8.7 Governing Law. This Agreement shall be construed and enforced in accordance with and governed by the laws of the State of Delaware.
8.8 Notices. An notices required or permitted hereunder shall be sufficient if delivered personally or mailed to the parties at the address set forth herein or at such other address as each party may designate in writing from time to time, or if given by facsimile copy, effective 24 hours from the time of transmission. Any notice by mailing shall be effective the earlier of actual receipt or five (5) days after it has been deposited in the United States certified mail, return receipt requested, duly addressed and with postage prepaid.
8.9 Fax/Counterparts. This Agreement may be executed by telex, telecopy or other facsimile transmission, and may be executed in counterparts, each of which shall be deemed an original, but all of which shall together constitute one agreement.

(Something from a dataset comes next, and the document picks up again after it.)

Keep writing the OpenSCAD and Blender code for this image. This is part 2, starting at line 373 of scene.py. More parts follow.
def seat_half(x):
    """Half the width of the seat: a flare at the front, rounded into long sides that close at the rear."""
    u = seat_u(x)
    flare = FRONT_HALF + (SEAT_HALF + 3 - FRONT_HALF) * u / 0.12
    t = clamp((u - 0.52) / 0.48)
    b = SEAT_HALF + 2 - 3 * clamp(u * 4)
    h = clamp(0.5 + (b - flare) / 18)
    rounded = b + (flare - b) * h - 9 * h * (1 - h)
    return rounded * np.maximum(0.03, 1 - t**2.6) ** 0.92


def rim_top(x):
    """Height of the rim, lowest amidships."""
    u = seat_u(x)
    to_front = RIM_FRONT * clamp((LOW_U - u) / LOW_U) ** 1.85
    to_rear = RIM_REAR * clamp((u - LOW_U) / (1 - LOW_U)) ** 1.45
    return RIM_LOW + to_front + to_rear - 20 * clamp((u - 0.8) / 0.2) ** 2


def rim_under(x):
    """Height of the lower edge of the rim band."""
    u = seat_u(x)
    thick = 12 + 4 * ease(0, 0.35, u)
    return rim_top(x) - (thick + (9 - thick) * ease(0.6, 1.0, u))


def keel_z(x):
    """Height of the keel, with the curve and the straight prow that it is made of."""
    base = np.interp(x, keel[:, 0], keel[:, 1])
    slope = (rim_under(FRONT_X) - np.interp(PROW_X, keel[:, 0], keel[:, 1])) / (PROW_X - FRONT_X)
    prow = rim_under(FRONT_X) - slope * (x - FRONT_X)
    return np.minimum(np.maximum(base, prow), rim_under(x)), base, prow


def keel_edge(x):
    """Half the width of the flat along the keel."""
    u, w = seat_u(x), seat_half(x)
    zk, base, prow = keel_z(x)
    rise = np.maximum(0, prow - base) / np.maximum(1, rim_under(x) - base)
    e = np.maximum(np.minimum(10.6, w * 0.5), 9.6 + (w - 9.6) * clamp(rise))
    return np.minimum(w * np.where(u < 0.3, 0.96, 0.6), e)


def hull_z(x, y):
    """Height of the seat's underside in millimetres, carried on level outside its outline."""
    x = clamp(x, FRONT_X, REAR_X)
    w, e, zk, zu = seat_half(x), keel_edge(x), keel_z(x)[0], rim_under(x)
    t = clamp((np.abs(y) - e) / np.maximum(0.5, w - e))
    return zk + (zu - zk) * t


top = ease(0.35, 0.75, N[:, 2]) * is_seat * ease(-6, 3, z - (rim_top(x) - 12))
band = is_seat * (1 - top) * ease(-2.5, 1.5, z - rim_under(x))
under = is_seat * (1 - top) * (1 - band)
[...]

8.10 Captions. The caption and heading of various sections and paragraphs of this Agreement are for convenience only and are not to be construed as defining or limiting, in any way, the scope or intent of the provisions hereof.
8.11 Severability. Wherever there is any conflict between any provision of this Agreement and any statute, law, regulation or judicial precedent, the latter shall prevail, but in such event the provisions of this Agreement thus affected shall be curtailed and limited only to the extent necessary to bring it within the requirement of the law. In the event that any part, section, paragraph or clause of this Agreement shall be held by a court of proper jurisdiction to be invalid or unenforceable, the entire Agreement shall not fail on account thereof, but the balance of the Agreement shall continue in full force and effect unless such construction would clearly be contrary to the intention of the parties or would result in unconscionable injustice.

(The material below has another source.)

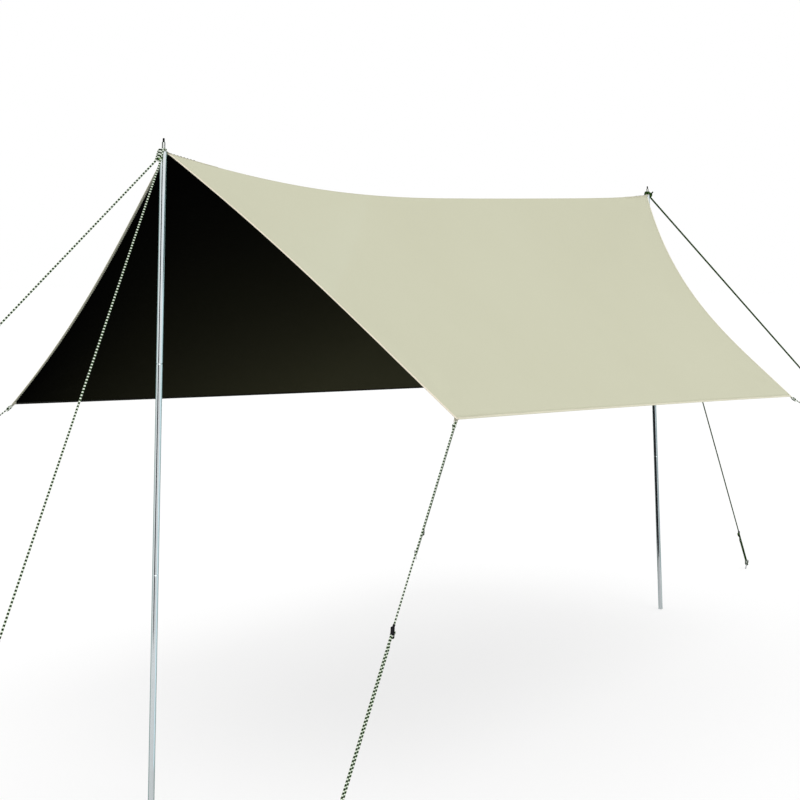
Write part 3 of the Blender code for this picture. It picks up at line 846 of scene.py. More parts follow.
class Finishes:
    """Every material of the tent, made once."""

    def __init__(self, effects: Effects) -> None:
        """Builds the materials."""
        self.effects = effects
        self.outer_cloth = CoatedCloth(
            "beige_outer_cloth", 0.8, specular=0.2, colour=(0.602, 0.602, 0.452), worn=(0.556, 0.552, 0.408),
        ).make(effects)
        # The black underside gets painted light from the floor, paler towards the back and the eaves.
        self.inner_cloth = CoatedCloth(
            "black_inner_coating", 0.9, specular=0.008, colour=(0.0004, 0.0004, 0.0003),
            worn=(0.0012, 0.0012, 0.0009), painted_light=(0.041, 0.041, 0.022), amount=0.8,
        ).make(effects)
        self.cream_tape = self.tape("cream_binding_tape", (0.95, 0.87, 0.71), (0.80, 0.73, 0.58))
        self.beige_tape = self.tape("beige_binding_tape", (0.80, 0.78, 0.61), (0.70, 0.68, 0.53))
        self.grey_tape = self.tape("grey_green_binding_tape", (0.50, 0.51, 0.40), (0.30, 0.30, 0.23))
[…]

8.12 Execution of Documents. The parties hereto agree to cooperate with one another and to execute and deliver any and all other documents necessary and convenient to effectuate the sale and purchase herein provided for and fulfill the covenants, representations and warranties made herein, and both the Optionor and Optionee as an inducing condition, represent that they have the authority to enter into this Agreement and to make the foregoing commitments for themselves.
8.13 Entire Agreement. This Agreement constitutes the entire agreement of the parties hereto with respect to the subject matter hereof There are no representations, warranties, conditions, or obligations except as herein specifically provided. Any amendment or modification hereof must be in writing.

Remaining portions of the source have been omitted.